Big Bets Come With Big Losses: James Pearce Arrested
If you’re a Falcons fan, 2025 felt different when your defense was out on the field. Atlanta didn’t just “improve” the pass rush — it became the unit's calling card.
And now the player who headlined that turnaround, rookie edge rusher James Pearce Jr., is staring down a legal situation that could change his life and cause chaos for a franchise that finally looked like it had solved its biggest problem.
Pearce was arrested in Miami-Dade County on Feb. 7 and faces five felony charges after an incident involving WNBA player Rickea Jackson, his former girlfriend. Police allege Pearce struck Jackson’s vehicle with his Lamborghini SUV, and it only gets worse from there. The Falcons said they’re aware of the incident, are gathering information, and — per usual with teams at this stage —won't comment on an open legal matter.
What We Know Right Now
According to reporting, the charge sheet alone tells you how serious this is:
Two counts of aggravated battery with a deadly weapon
Aggravated stalking
Fleeing or eluding police
Aggravated battery of a law enforcement officer
There’s also a misdemeanor charge for resisting an officer without violence.
Pearce posted a $20,500 bond, and a judge issued a pretrial stay‑away order involving Jackson. That’s all procedural for now — not a verdict — but it underscores that this isn’t something that’s going to quietly fade into the background.
And here’s the part that changes the tone of the entire conversation: under Florida law, aggravated battery on a law enforcement officer carries a mandatory minimum sentence of five years in prison if convicted. No gray area. No slap on the wrist.
This isn’t just about football embarrassment — it’s about real, career‑ending consequences.
The Foundation Atlanta Just Built Is Already Cracking
For most of the last decade, the Falcons' pass rush was their weak link. Not because they never tried, but because it never stuck. A free-agent splash here, a draft pick there, a brief hot streak that faded as soon as opponents adjusted. Nothing that gave you any week‑to‑week confidence.

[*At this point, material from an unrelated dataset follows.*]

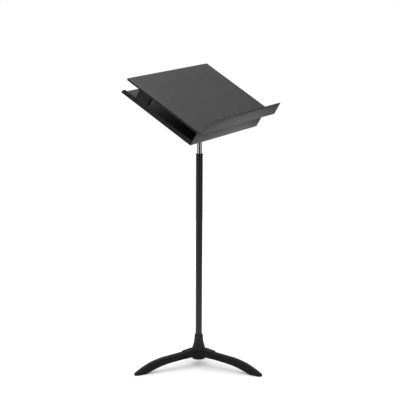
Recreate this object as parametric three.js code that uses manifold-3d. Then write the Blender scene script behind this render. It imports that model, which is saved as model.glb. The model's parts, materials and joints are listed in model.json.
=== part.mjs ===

And when you can’t get home with four, everything else starts to bend. Corners are asked to cover longer than they should. Coordinators blitz out of necessity instead of choice. Sometimes you steal a play. Over a season, you usually pay for it.
Then 2025 happened — and it actually felt real.
Atlanta finished with a franchise‑record 57 sacks, an absurd leap from the 31 they posted the year before. And Pearce wasn’t some rotational piece who happened to be around for it. He was the engine: 10.5 sacks, 10 tackles for loss, 16 quarterback hits, a forced fumble, a fumble recovery, five pass breakups, and 45 quarterback pressures, which was a team rookie record. He finished third in AP Defensive Rookie of the Year voting for a reason.
When you finally get a real edge presence, the whole defense exhales. Third‑and‑long doesn’t feel like a coin flip. Corners can play tighter, knowing help is coming. Safeties aren’t constantly cleaning up broken plays. The rush dictates terms instead of reacting.
That’s why this feels like such a punch to the gut. It’s not just losing a player — it’s the fear of sliding right back into a place Atlanta fans know way too well, just when it finally felt like the pass‑rush problem was solved.
It’s More Than Just The Player — It’s The Bet Atlanta Made On Him
Atlanta traded their 2026 first-round pick to the Los Angeles Rams to move up and select Pearce 26th overall in the 2025 draft. That’s a real bet — the kind of bet you make when you’re convinced a player is a long-term foundation.
It also means Atlanta didn’t just lose a player (if that’s where this ends up). They potentially lost a first-round pick’s worth of opportunity, plus a year of real production, plus the defensive plan that was built around him being a core piece.
And, to make matters worse, the Falcons just reshuffled leadership: Kevin Stefanski is the new head coach and Ian Cunningham is the new general manager. On top of that, the franchise hired Matt Ryan as president of football operations (a sentence Falcons fans probably never thought they’d read, but here we are). All of this was supposed to signal a more stable, more intentional Atlanta.
Now their first major headline is this.
What Happens Next
In the short term, three clocks are all ticking at the same time:
The legal clock: Pearce has posted bond and is under a stay‑away order. From here, it’s court dates, evidence, testimony, and a process that almost never moves quickly.
The league clock: The NFL has already said they'll review the situation under the Personal Conduct Policy. That’s a separate track from the courts, with its own standards and consequences. Even without a conviction, the league can still act, including the possibility of placing Pearce on the Commissioner Exempt List while they gather information.
The Falcons clock: This is the one that hurts the most. Atlanta has to plan as if Pearce might not be there — even if they hope he will be. You can’t build a defense on optimism alone. You can’t replace 10.5 sacks, constant pressure, and a tone‑setting edge presence with a statement or a placeholder. And when you’ve already spent a future first‑round pick to solve your biggest problem, scrambling for answers can get expensive.